▸ YOUR INSTRUCTIONS: Quote every line from the top of the listing down to and including the line that contains "rotation=(-math.pi / 2, 0.0, 0.0))".

▸ DATA:
========================================================================

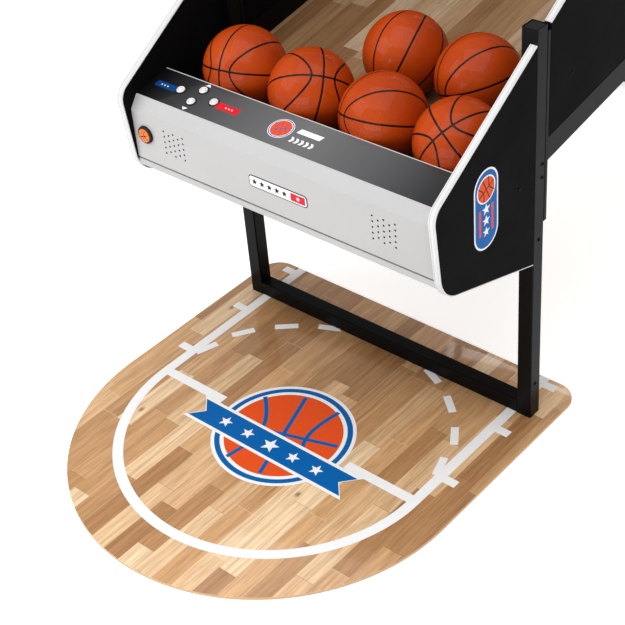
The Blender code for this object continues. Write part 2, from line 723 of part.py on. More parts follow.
def build_speakers():
    """Loudspeakers clamped behind the fascia's two groups of holes."""
    profile = [(0.036, 0.0), (0.036, 0.003), (0.024, 0.016), (0.018, 0.018), (0.018, 0.028),
               (0.0, 0.028), (0.0, 0.014), (0.012, 0.012), (0.031, 0.0)]
    for name, side in SIDES:
        lathe(f"speaker_{name}", profile, 20, SPEAKER_CONE,
              location=(side * SPEAKER_X, FASCIA_Y + SHEET + GAP, SPEAKER_Z),
              rotation=(-math.pi / 2, 0.0, 0.0))


# ---- hoop end -------------------------------------------------------------------------------
def build_backboard():
    half = HALF_W - RAIL_T - 0.001
    box("backboard", (-half, BOARD_FRONT_Y, BOARD_LOW), (half, BOARD_BACK_Y, BOARD_TOP),
        BOARD_FACE, 0.002)
    low = ramp_z(BOARD_FRONT_Y) - RAMP_T
    box("rear_lower_panel", (-half, BOARD_FRONT_Y, low), (half, BOARD_BACK_Y, BOARD_LOW - GAP),
        BLACK_BOARD, 0.001, 1)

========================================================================

▸ TASK ANSWER:
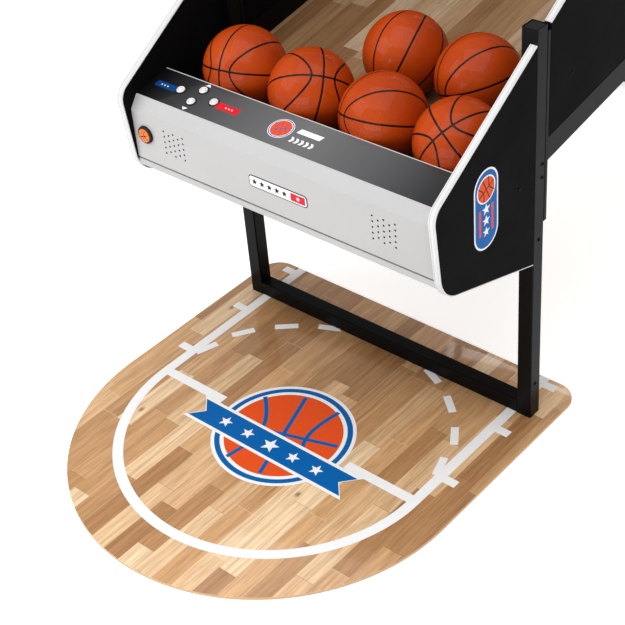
The Blender code for this object continues. Write part 2, from line 723 of part.py on. More parts follow.
def build_speakers():
    """Loudspeakers clamped behind the fascia's two groups of holes."""
    profile = [(0.036, 0.0), (0.036, 0.003), (0.024, 0.016), (0.018, 0.018), (0.018, 0.028),
               (0.0, 0.028), (0.0, 0.014), (0.012, 0.012), (0.031, 0.0)]
    for name, side in SIDES:
        lathe(f"speaker_{name}", profile, 20, SPEAKER_CONE,
              location=(side * SPEAKER_X, FASCIA_Y + SHEET + GAP, SPEAKER_Z),
              rotation=(-math.pi / 2, 0.0, 0.0))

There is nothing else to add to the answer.